Some tolerance for error seems reasonable, but 5 percent of the
mortgages in the U.S. is 2.5 million accounts. The agreement should at
least have required all mortgage accounts with errors to be fixed and
compensated for.”
White also pointed out that homeowners
would still have the ability, in many states, to sue the bank for
breaking the law. But if a homeowner had the kind of resources needed to
sue a giant bank, they probably wouldn’t have ever been in foreclosure
in the first place.
One of the main points of a law enforcement
apparatus is to collectively look out for individual abuses, and to use
their leverage and resources to bring criminal enterprises to justice.
That just isn’t happening in the case of foreclosure fraud. Instead, we
see settlements where the criminal conduct gets institutionalized, and
where hundreds of thousands of violations go unpunished (really all of the violations — since there’s no independent, workable compliance system in place).

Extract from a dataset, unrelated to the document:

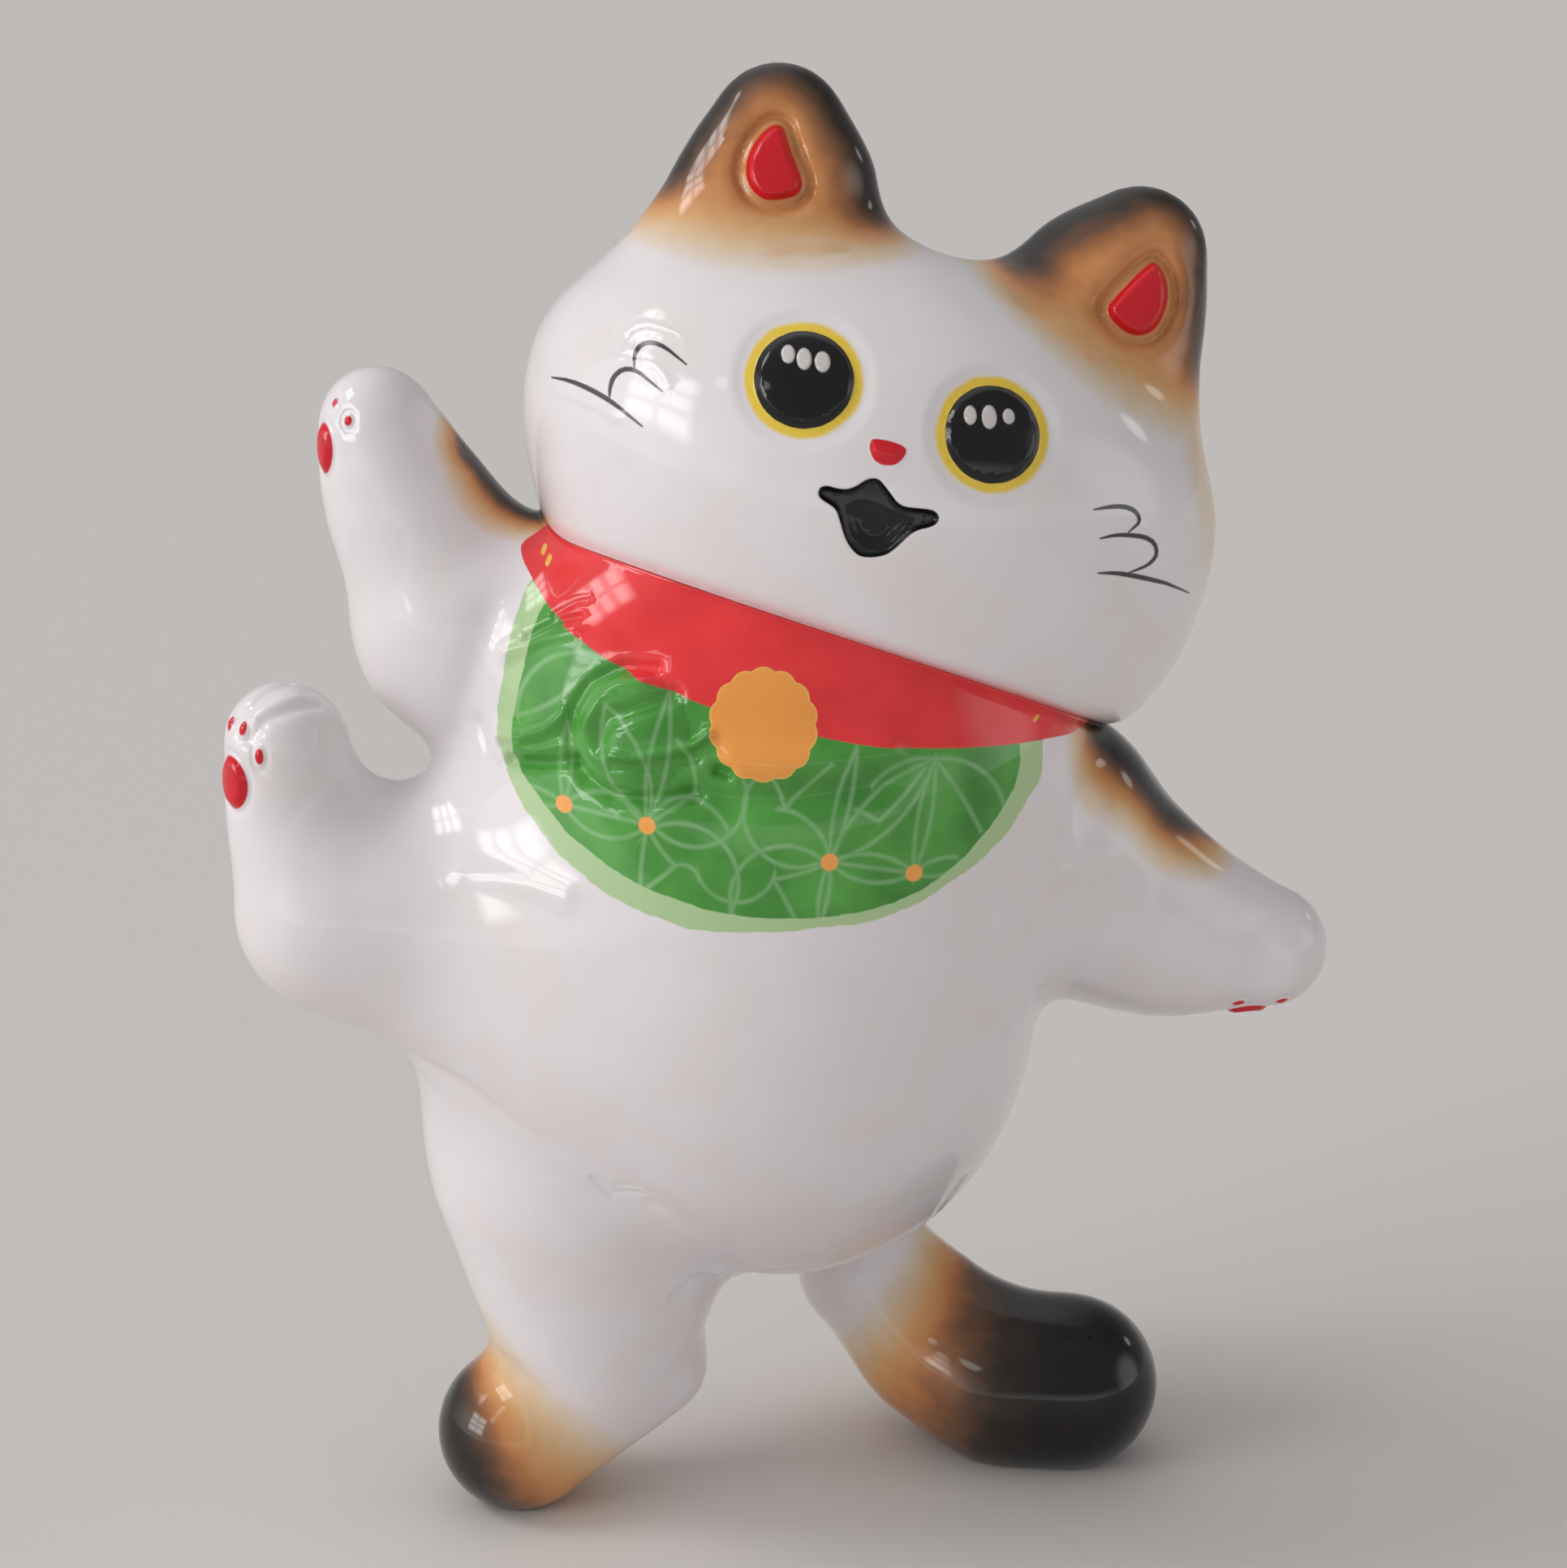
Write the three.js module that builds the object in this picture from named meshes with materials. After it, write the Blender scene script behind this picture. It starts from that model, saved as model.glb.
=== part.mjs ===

When announcing the National Mortgage Settlement,
President Obama said that it would “end some of the most abusive
practices of the mortgage industry, and begin to turn the page on an era
of recklessness that has left so much damage in its wake.” It does not
appear that any of those abusive practices have ended. And the
government, at all levels, has basically walked away from its
responsibility to protect homeowners.